2008-10-14 12:38 PM
adc1 and dma reliability issue
2011-05-17 03:40 AM
After a few million scans my set of scan data shifts (circularly) one channel. It stays shifted until I reset the processor.
This is an unlivable bug, and I can't reliably detect if the shift has occurred just be looking at the data. I am using DMA to store the conversions. Since the data shifts circularly (DMA only writes to the correct addresses) it seems that the adc sequencer must be at fault. I trigger the scan via the software start bit, called from a 1kHz periodic timer routine (the system timer tick). I use bitband access for the start scan bit (cr2 bit 22). I set the settling time to the maximum (to minimize one channel's value from affecting another's). I process the scanned values in the DMA ISR. When I stop the processor after the fault all of the ADC configuration values are unchanged from my initialization.

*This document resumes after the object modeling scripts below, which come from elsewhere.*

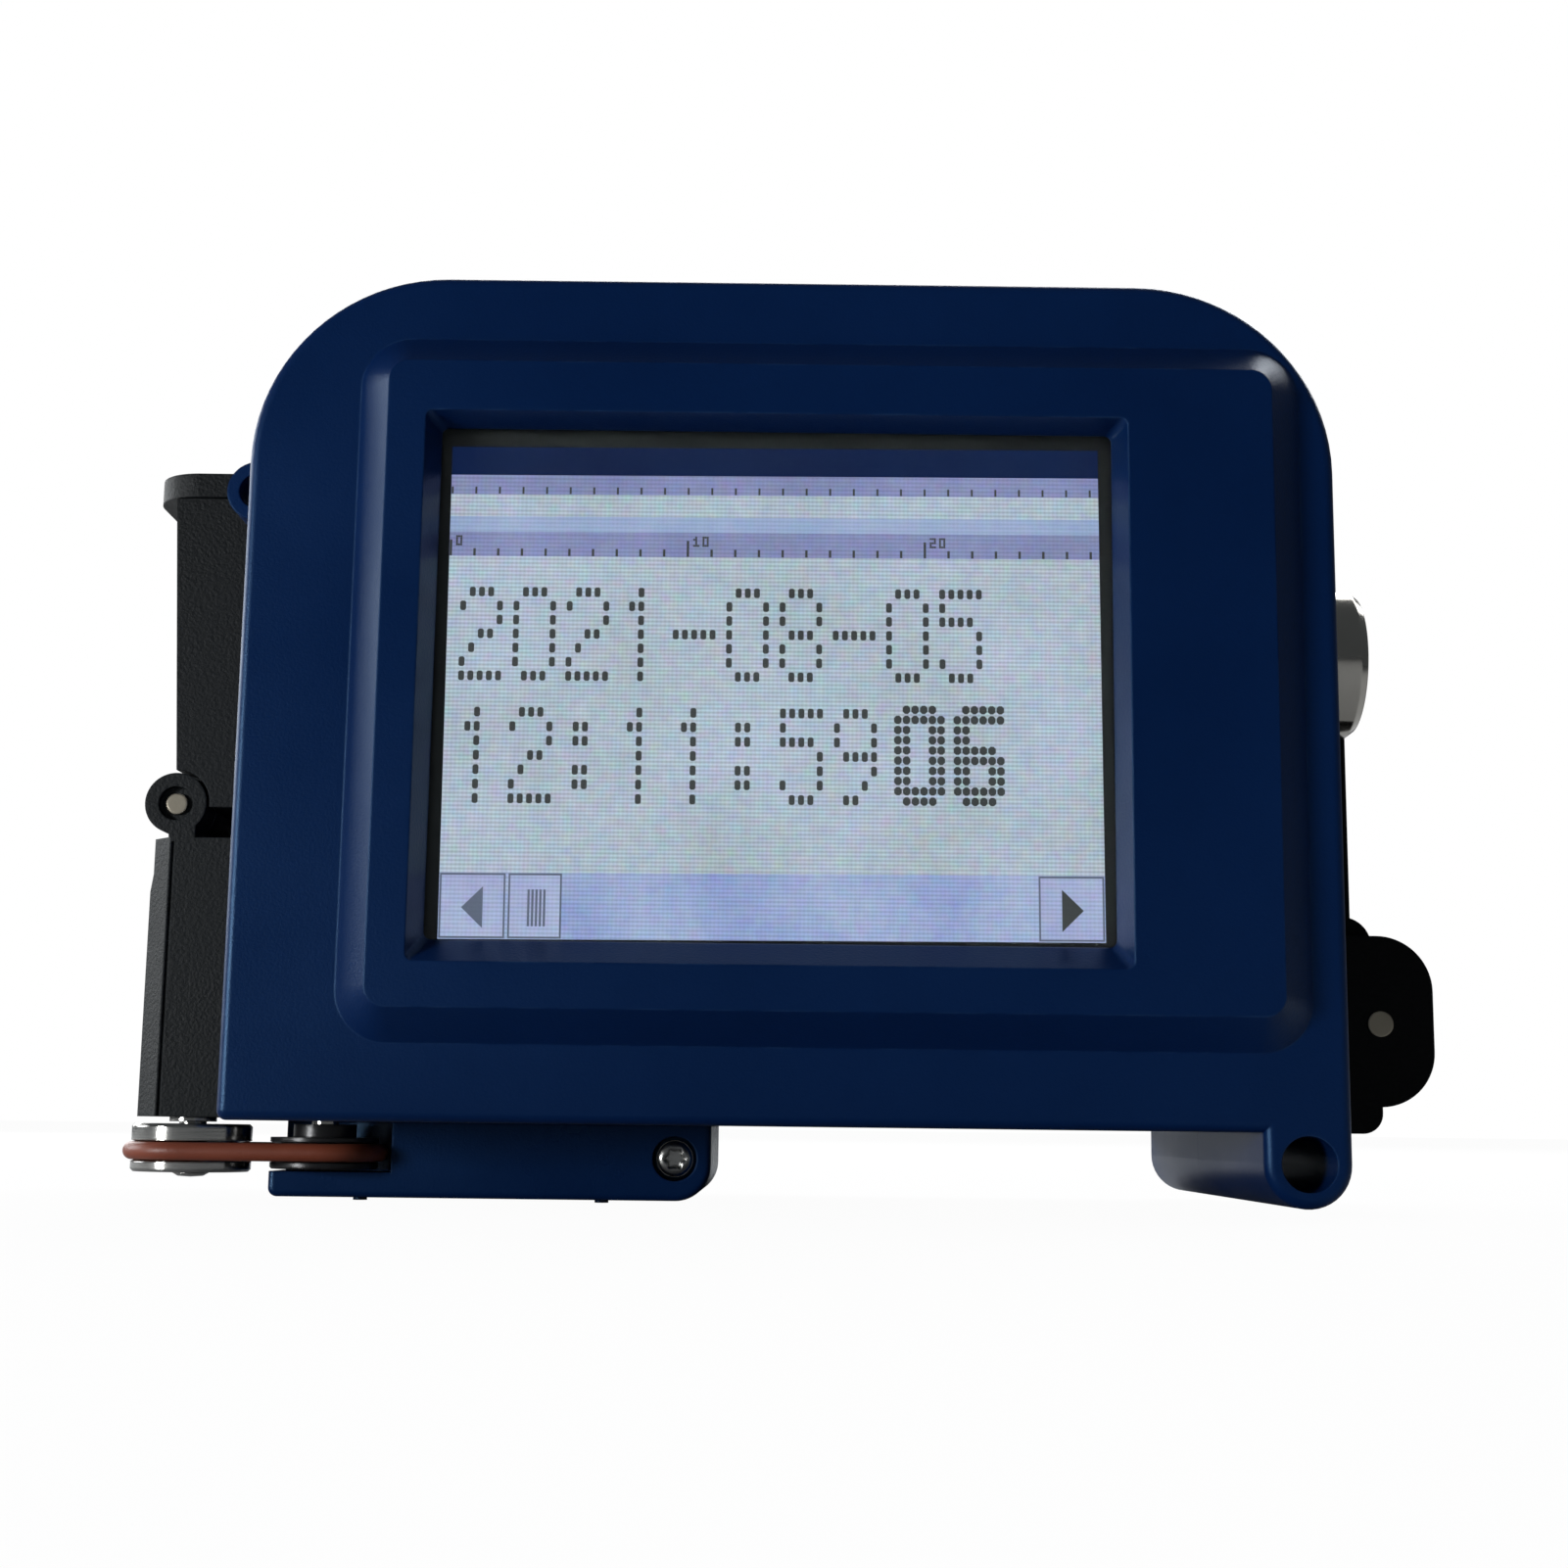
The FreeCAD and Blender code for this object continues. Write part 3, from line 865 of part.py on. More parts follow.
for thing in doc.Objects:
    if {"Invalid", "Error"} & set(thing.State):
        raise RuntimeError(f"{thing.Name} failed: {thing.State}")
os.makedirs("parts", exist_ok=True)
for part in SUB_PARTS:
    part.Label = part.Name
    if part.Shape.isNull() or not part.Shape.isValid():
        raise RuntimeError(f"{part.Label} has no valid shape")
for part in SUB_PARTS:
    part.Shape.exportStep(f"parts/{part.Label}.step")
print(f"{len(SUB_PARTS)} sub-parts written")
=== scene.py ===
"""Date code inkjet printer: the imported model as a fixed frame, with its finishes, its lit screen and
the head of its clamp screw. Metres; X to the right, Y to the back, Z up."""

import math

import bmesh
import bpy
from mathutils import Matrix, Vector


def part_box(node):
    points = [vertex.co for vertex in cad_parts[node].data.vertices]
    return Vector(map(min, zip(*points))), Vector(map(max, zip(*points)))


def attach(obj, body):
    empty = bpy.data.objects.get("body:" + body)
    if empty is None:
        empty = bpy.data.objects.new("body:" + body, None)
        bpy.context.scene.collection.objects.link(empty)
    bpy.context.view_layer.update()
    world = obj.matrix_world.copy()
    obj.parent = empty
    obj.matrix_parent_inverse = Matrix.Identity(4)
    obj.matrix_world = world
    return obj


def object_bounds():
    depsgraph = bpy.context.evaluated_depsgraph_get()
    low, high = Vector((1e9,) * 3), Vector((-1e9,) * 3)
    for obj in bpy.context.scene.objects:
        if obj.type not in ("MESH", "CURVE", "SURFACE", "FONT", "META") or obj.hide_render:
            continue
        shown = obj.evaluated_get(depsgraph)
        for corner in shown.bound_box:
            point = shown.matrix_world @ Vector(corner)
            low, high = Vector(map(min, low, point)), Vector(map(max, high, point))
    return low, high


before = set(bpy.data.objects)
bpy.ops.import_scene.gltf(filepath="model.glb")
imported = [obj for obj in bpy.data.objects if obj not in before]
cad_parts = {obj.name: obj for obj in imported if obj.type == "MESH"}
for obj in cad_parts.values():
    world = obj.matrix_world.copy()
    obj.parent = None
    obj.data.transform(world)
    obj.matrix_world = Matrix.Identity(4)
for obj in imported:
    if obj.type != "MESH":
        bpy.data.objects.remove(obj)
model_low, model_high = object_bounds()
MM = 0.001


# ------------------------------------------------------------------ front and rear cover, powder coat
# The two halves of the case are die-cast aluminium with a deep blue powder coat. The coat is baked on
# in one go, so it is satin, a little orange-peeled, and thinner and brighter on the sharp edges.

def effect(name, inputs, outputs):
    """An empty shader node group with named sockets; returns it with its input and output nodes."""
    group = bpy.data.node_groups.new(name, "ShaderNodeTree")
    for label, kind, value in inputs:
        group.interface.new_socket(label, in_out="INPUT", socket_type=kind).default_value = value
    for label, kind in outputs:
        group.interface.new_socket(label, in_out="OUTPUT", socket_type=kind)
    return group, group.nodes.new("NodeGroupInput"), group.nodes.new("NodeGroupOutput")


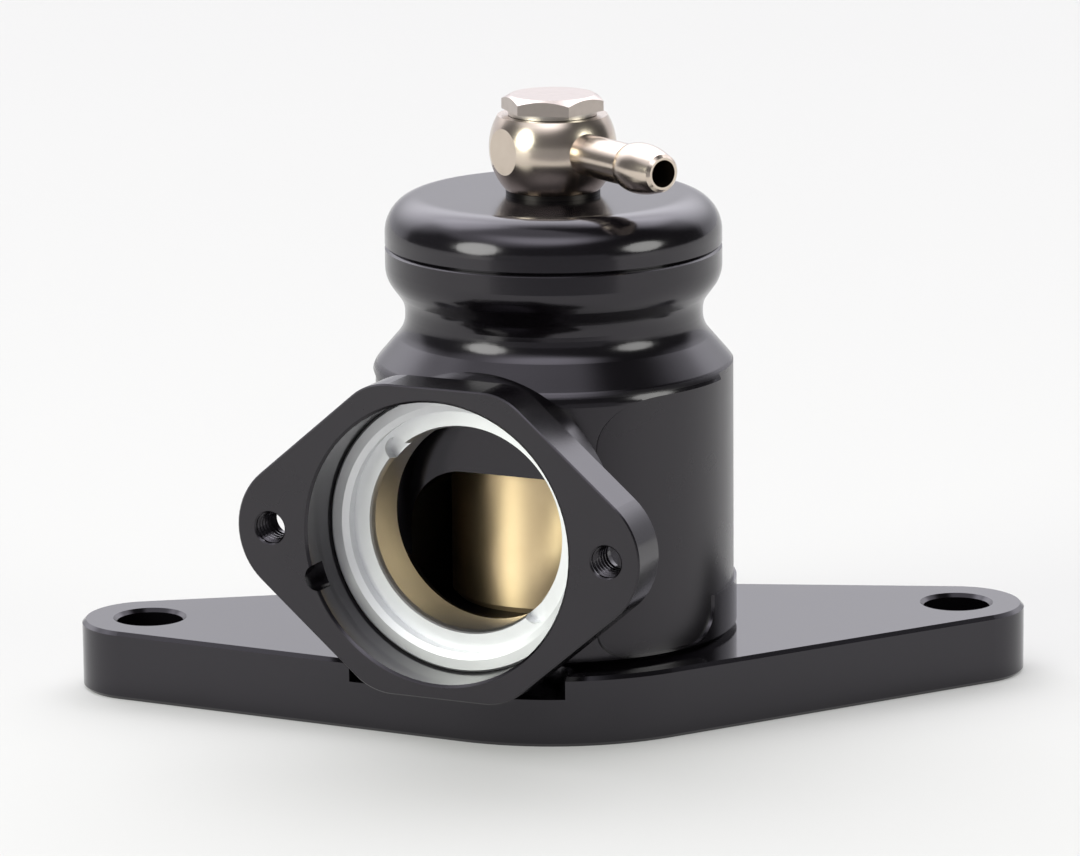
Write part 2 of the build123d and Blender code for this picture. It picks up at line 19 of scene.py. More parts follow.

Since a single software conversion is actually a scan of 1 channel I have no confidence that asking for conversions one at a time is going to solve the problem. Am I alone in my using the adc in this way? Am I alone in needing the hardware to work correctly more than 30 million times in a row? ---- The only truly weird thing I do is to use structs for access to the adc controller registers. Using a struct requires that the controller register support single byte accesses, and the manual doesn't state which registers require 16 or 32 bit access. Some peripherals don't work with 8 bit accesses but I can't imagine that being intermittent, and after configuration is completed I use bit-band access so the use of a struct should be moot.2011-05-17 03:40 AM
Hi Andy.
Can you post here the revelant parts of your code? Thanks, Steve.2011-05-17 03:40 AM
Andy,
Are you setting the continuous bit (Bit 1 - CONT) in ADC_CR2? If so then you shouldn't keep hitting the ADC with a SWSTART every 1ms. Just once will do. I'll assume there is no issue with the structs you're using (since you've checked the register contents with a debugger) Have the DMA automatically reload its counter and use continuous conversions for the ADC and then it's pretty much hands off after that. I'm scanning with dual-convertors (8 channels total) and using the DMA to store 4 sets of conversions for each channel and it has never gone out of sync. Ryan2011-05-17 03:40 AM
my bad,
I was running the ADC at 16MHz, its max frequency is 14MHz. I finally noticed a comment in my code: //todo: set the adc prescaler.